* _Task to carry out_
Return each line of the material verbatim.

— Start Data lines —

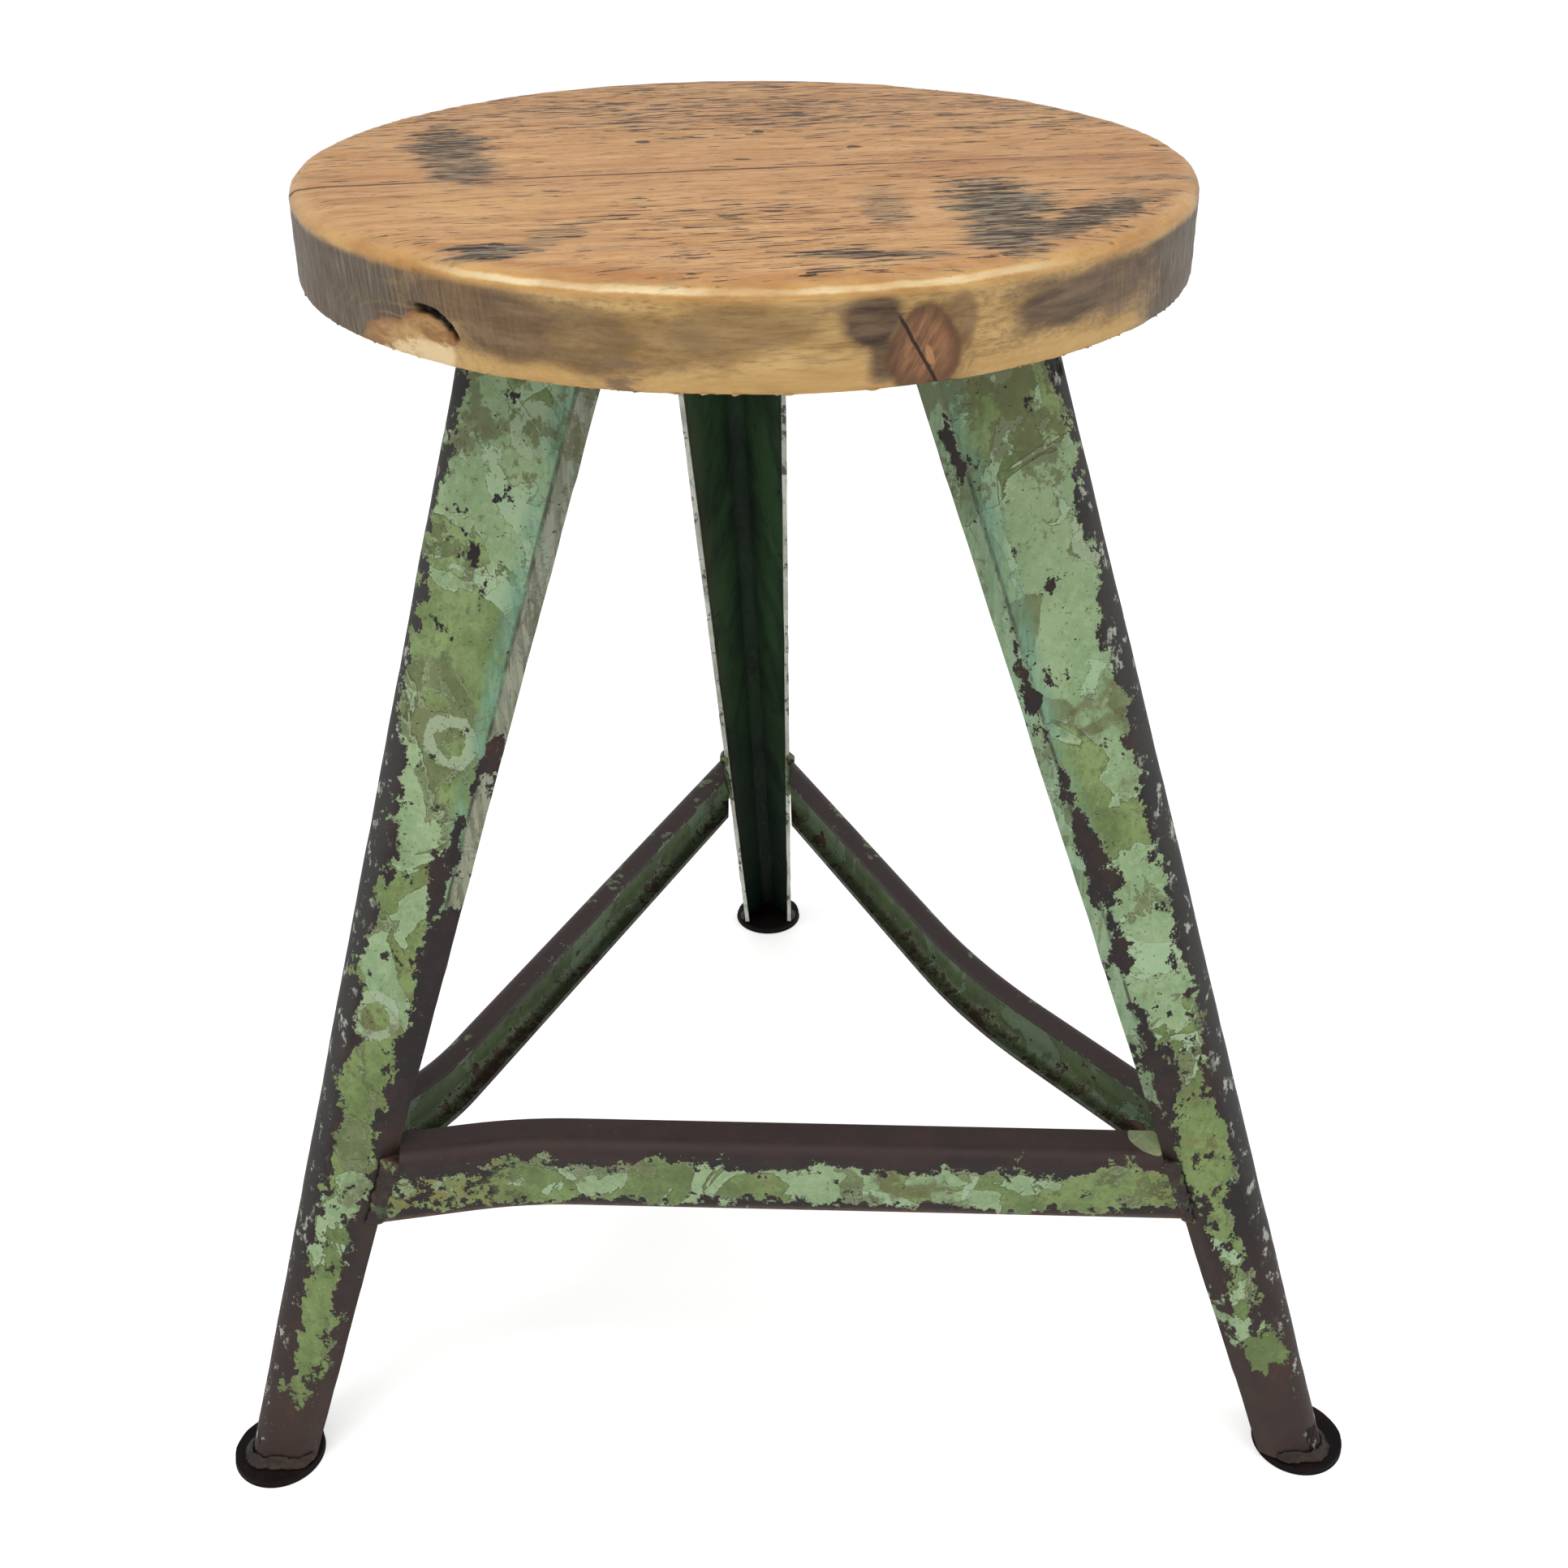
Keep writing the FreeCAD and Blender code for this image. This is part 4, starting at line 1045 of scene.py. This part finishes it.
bead_finish = {
    "weld_front": weld_metal("weld_front", 0.32, "7a8a58", 0.0),
    "weld_left": weld_metal("weld_left", 0.75, "6f8757", 0.1),
    "weld_right": weld_metal("weld_right", 0.75, "6f8757", 0.1),
    "weld_top": weld_metal("weld_top", 0.6, "4f6038", 0.2),
    "weld_foot": weld_metal("weld_foot", -0.6, "5a5038", 0.55),
}
bead_mesh = 0.0007
lump_depth = 0.0018
lump_size = 0.0045
for name in [n for n in nodes if n.startswith("weld")]:
    bead = open_copy(name, "_bead")
    rework(bead, "REMESH", mode="VOXEL", voxel_size=bead_mesh)
    rework(bead, "SMOOTH", factor=0.6, iterations=6)
    lumps = bpy.data.textures.new(name + "_lumps", "CLOUDS")
    lumps.noise_scale = lump_size
    rework(bead, "DISPLACE", texture=lumps, texture_coords="GLOBAL", strength=lump_depth,
           mid_level=0.0 if name.startswith("weld_front") else 0.42)
    bpy.ops.object.shade_smooth()
    bead.data.materials.clear()
    bead.data.materials.append(next(f for key, f in bead_finish.items() if name.startswith(key)))
    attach(bead, "root")
    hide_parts(name)


# Plate and screws under the seat. The plate is painted dark green like the legs' insides,
# and the slotted screws and their washers are dull zinc that has gone grey.
def plate_paint():
    skin = Finish("plate_green")
    _, rust, _ = bare_steel(skin, skin.place)
    cloud = skin.noise(18, 9, 0.66)
    colour = skin.over(
        "2b3d25",
        (cloud, 0.38, 0.62, 1.0, "4a5c3c"),
        (rust, 0.58, 0.6, 0.9, "3f2f28"))
    normal = skin.relief((cloud, 0.001, 0.6), (skin.ramp(rust, 0.6, 0.58), 0.0004, 1.0))
    return skin.coat(colour, skin.ramp(rust, 0.3, 0.7, 0.35, 0.6), normal)


def dull_zinc(name, dark, light):
    skin = Finish(name)
    cloud = skin.noise(300, 7, 0.64)
    stain = skin.noise(90, 8, 0.7)
    colour = skin.over(
        dark,
        (cloud, 0.38, 0.62, 1.0, light),
        (stain, 0.56, 0.66, 0.8, "5a4030"))
    normal = skin.relief((cloud, 0.0002, 1.0))
    return skin.coat(colour, skin.ramp(cloud, 0.3, 0.7, 0.35, 0.55), normal, 0.8)


for name, finish in (("top_plate", plate_paint()), ("seat_screws", dull_zinc("screw_steel", "5f5c56", "8f8b82")),
                     ("seat_washers", dull_zinc("washer_zinc", "6e6b64", "a19c92"))):
    for slot in nodes[name].material_slots:
        slot.material = finish


bpy.context.view_layer.update()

— End Data lines —

* _Final answer_
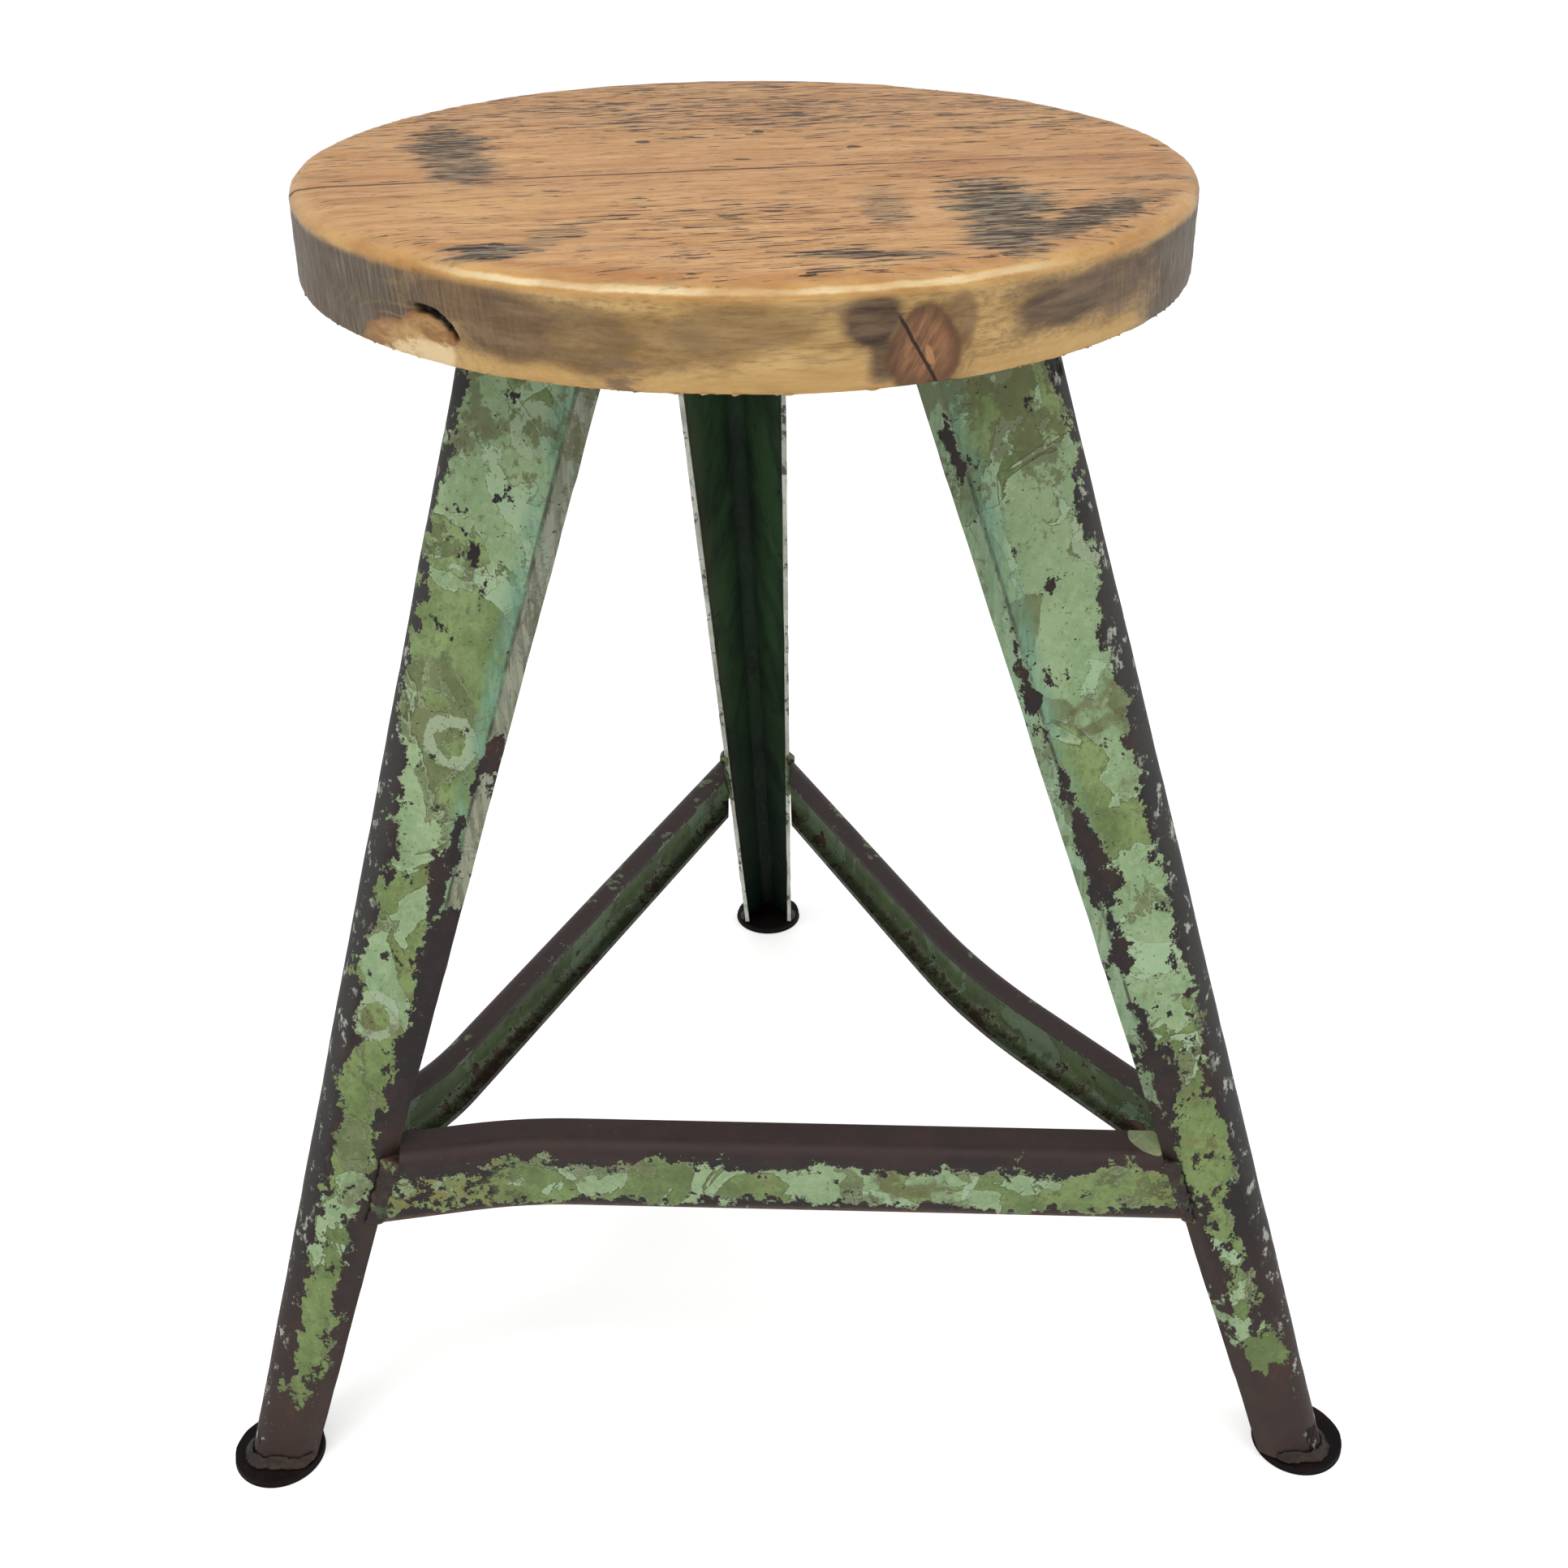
Keep writing the FreeCAD and Blender code for this image. This is part 4, starting at line 1045 of scene.py. This part finishes it.
bead_finish = {
    "weld_front": weld_metal("weld_front", 0.32, "7a8a58", 0.0),
    "weld_left": weld_metal("weld_left", 0.75, "6f8757", 0.1),
    "weld_right": weld_metal("weld_right", 0.75, "6f8757", 0.1),
    "weld_top": weld_metal("weld_top", 0.6, "4f6038", 0.2),
    "weld_foot": weld_metal("weld_foot", -0.6, "5a5038", 0.55),
}
bead_mesh = 0.0007
lump_depth = 0.0018
lump_size = 0.0045
for name in [n for n in nodes if n.startswith("weld")]:
    bead = open_copy(name, "_bead")
    rework(bead, "REMESH", mode="VOXEL", voxel_size=bead_mesh)
    rework(bead, "SMOOTH", factor=0.6, iterations=6)
    lumps = bpy.data.textures.new(name + "_lumps", "CLOUDS")
    lumps.noise_scale = lump_size
    rework(bead, "DISPLACE", texture=lumps, texture_coords="GLOBAL", strength=lump_depth,
           mid_level=0.0 if name.startswith("weld_front") else 0.42)
    bpy.ops.object.shade_smooth()
    bead.data.materials.clear()
    bead.data.materials.append(next(f for key, f in bead_finish.items() if name.startswith(key)))
    attach(bead, "root")
    hide_parts(name)


# Plate and screws under the seat. The plate is painted dark green like the legs' insides,
# and the slotted screws and their washers are dull zinc that has gone grey.
def plate_paint():
    skin = Finish("plate_green")
    _, rust, _ = bare_steel(skin, skin.place)
    cloud = skin.noise(18, 9, 0.66)
    colour = skin.over(
        "2b3d25",
        (cloud, 0.38, 0.62, 1.0, "4a5c3c"),
        (rust, 0.58, 0.6, 0.9, "3f2f28"))
    normal = skin.relief((cloud, 0.001, 0.6), (skin.ramp(rust, 0.6, 0.58), 0.0004, 1.0))
    return skin.coat(colour, skin.ramp(rust, 0.3, 0.7, 0.35, 0.6), normal)


def dull_zinc(name, dark, light):
    skin = Finish(name)
    cloud = skin.noise(300, 7, 0.64)
    stain = skin.noise(90, 8, 0.7)
    colour = skin.over(
        dark,
        (cloud, 0.38, 0.62, 1.0, light),
        (stain, 0.56, 0.66, 0.8, "5a4030"))
    normal = skin.relief((cloud, 0.0002, 1.0))
    return skin.coat(colour, skin.ramp(cloud, 0.3, 0.7, 0.35, 0.55), normal, 0.8)


for name, finish in (("top_plate", plate_paint()), ("seat_screws", dull_zinc("screw_steel", "5f5c56", "8f8b82")),
                     ("seat_washers", dull_zinc("washer_zinc", "6e6b64", "a19c92"))):
    for slot in nodes[name].material_slots:
        slot.material = finish


bpy.context.view_layer.update()